行基は泰澄に「仏がどのように神として現れるのか」を問うたら泰澄は「白山の主峰・御前峰はイザナミノミコトで、その本地仏は十一面観音、北の大汝峰はオオナムチノミコトで、その本地仏は阿弥陀仏、南の別山はキクリヒメノミコトで、その本地仏は聖観音であると説明したであろう」と梅原氏は想像しておられます。そして木像仏を彫ることも行基が泰澄から学んだとのお考えです。泰澄と行基の面会は行基が行基集団を率いて弾圧迫害を受けながらも民衆のために道場や寺院を建て、橋を架けたり、ため池を掘ったり、困窮者のために布施屋を作ったりという活動を展開していた時期ということになるのですが。
洲原神社そして西神頭家と円空
白山信仰の創始者であり修験道を進めた泰澄を円空は尊敬していたであろうことは想像できます。由緒書に「この山(鶴来山)を神山、御山(おやま)奥の院とも敬称し、昔は修験道場でしたが」とありますから、美並に近い白山信仰の洲原神社で円空が修験僧として修行した可能性は高いかもしれません。しかしこの神社に円空仏はないのです。それでは円空さんと洲原神社との間にはどんな関係があるのでしょうか。

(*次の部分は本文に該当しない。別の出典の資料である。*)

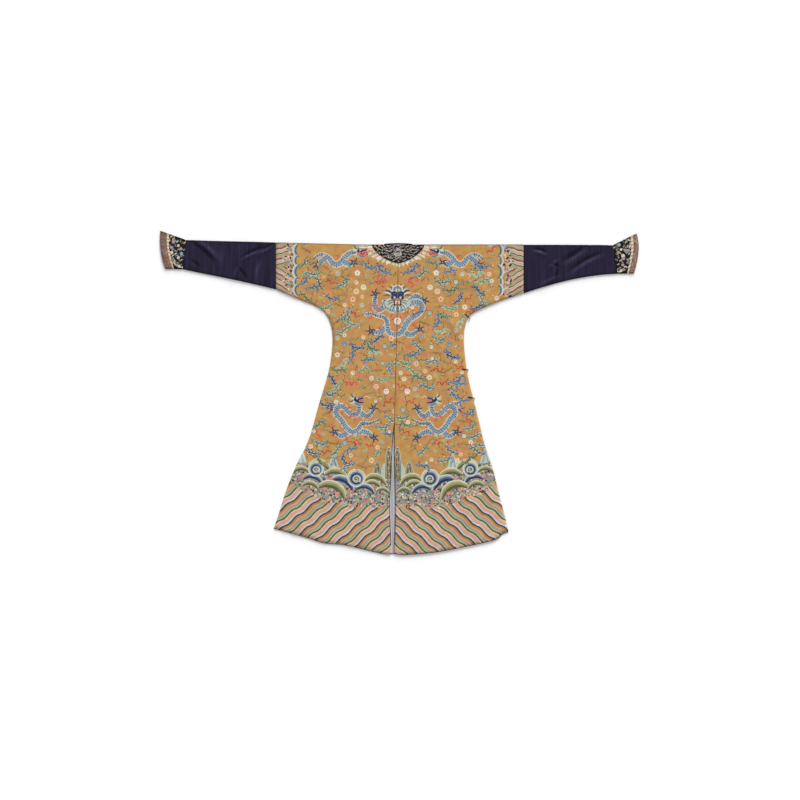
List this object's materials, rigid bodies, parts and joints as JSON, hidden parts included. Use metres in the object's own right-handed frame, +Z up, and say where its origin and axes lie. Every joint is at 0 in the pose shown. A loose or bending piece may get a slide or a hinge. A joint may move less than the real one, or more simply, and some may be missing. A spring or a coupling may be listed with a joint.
{
  "type": "chinese dragon robe",
  "caption": "Long-sleeved silk tapestry court robe with dragons over waves, horseshoe cuffs and a split skirt, laid flat with its back up.",
  "frame": {"origin": "on the surface it lies on, under the middle of its box", "axes": "+Z up, out of the robe's back; +Y from hem to neck; +X to the wearer's right hand"},
  "size_m": [2.101, 1.4202, 0.007],
  "materials": {
    "ochre_tapestry": "slit-woven silk tapestry, ochre ground with figures in many colours",
    "navy_silk": "ribbed navy silk with a soft sheen",
    "dark_tapestry": "silk tapestry, near-black ground with figures",
    "brown_edging": "brown patterned woven edging",
    "lining_silk": "pale blue-grey plain silk",
    "dark_bronze": "darkened cast metal"
  },
  "bodies": {
    "root": {"body_left": "ochre_tapestry", "body_right": "ochre_tapestry", "front_overlap": "ochre_tapestry", "front_lining": "lining_silk", "collar_back": "dark_tapestry", "neck_edging": "brown_edging", "sleeve_left": "navy_silk", "sleeve_right": "navy_silk", "cuff_left": "dark_tapestry", "cuff_right": "dark_tapestry", "cuff_edging_left": "brown_edging", "cuff_edging_right": "brown_edging", "button_strap_1": "brown_edging", "button_strap_2": "brown_edging", "button_strap_3": "brown_edging", "button_1": "dark_bronze", "button_2": "dark_bronze", "button_3": "dark_bronze"}
  },
  "joints": []
}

「円空が最初に像を作り始めたのは研究者の多くが認めるように寛文3年(1663)岐阜県郡上市美並町においてであることは間違いない。そして円空をして神像仏像を作らせたのは通説のように西神頭家の安永ではなく、その弟の安高である」「泰澄は養老五年(721)に美濃洲原を訪れ、そこに神社を建立して弟の三神安定を神主とした」「洲原神社の初代神主である三神安定には子どもがなかったため、泰澄および安定の長兄・安方の孫にあたる安直を養子に迎えて安直の子孫が継ぎ、後に西神頭、東神頭、勝原神頭を名乗る三神頭家に別れて西神頭家を筆頭神主として、三家の人が郡上郡内のすべての神主を務めた」(梅原猛著『歓喜する円空』より)
円空に最初に像を彫ることを進めたのは安永なのか安高なのかは論争になるところですが、西神頭家が円空のよき理解者であり庇護者であったことは確かなようです。
その西神頭家が洲原神社、泰澄と関係があるということのようです。
「美並村史」資料編に「洲原白山並安定由緒」「西神頭家由緒」「三神氏=西神頭家系図」(二点)「十一面観音式礼拝文」そして「美並村史」上巻に「泰澄和尚伝」があるそうです。(『〔修験僧〕円空 研究成果と課題』(池田勇次著 惜水社 2007)より)
その著作から引用します。
「郡上市美並町下田・西神頭家文書の「三神氏=西神頭家系図」には、「三神氏安角には三人の男子があり、長男安方、二男法澄、三男安定とある。二男法澄は後の泰澄であり、三男安定が洲原神社神主の元祖となっている」「次に同家蔵「洲原白山並安定由緒」によると「当家元祖三神氏安定は、越前国足羽郡麻生津の里三神氏安角の三男也(後略)」とあり系図と同様泰澄の弟となっている。「また、同家蔵の「泰澄大師伝記」も「安角三男安成也」同様と記述されている」とあります。
これで、西神頭家は泰澄の血筋をひく家系だと結論づけてもいいのでしょうが、美並村と西神頭家が洲原神社の資料を閲覧できるよう申し込まれたようですが、断られたそうです。一方「泰澄和尚傳記」には「三男安定也」の記述があるものとないものがあるようです。
そこで、美並村史編集委員会はこの件を「「三男安定也」は課題として残した」そうです。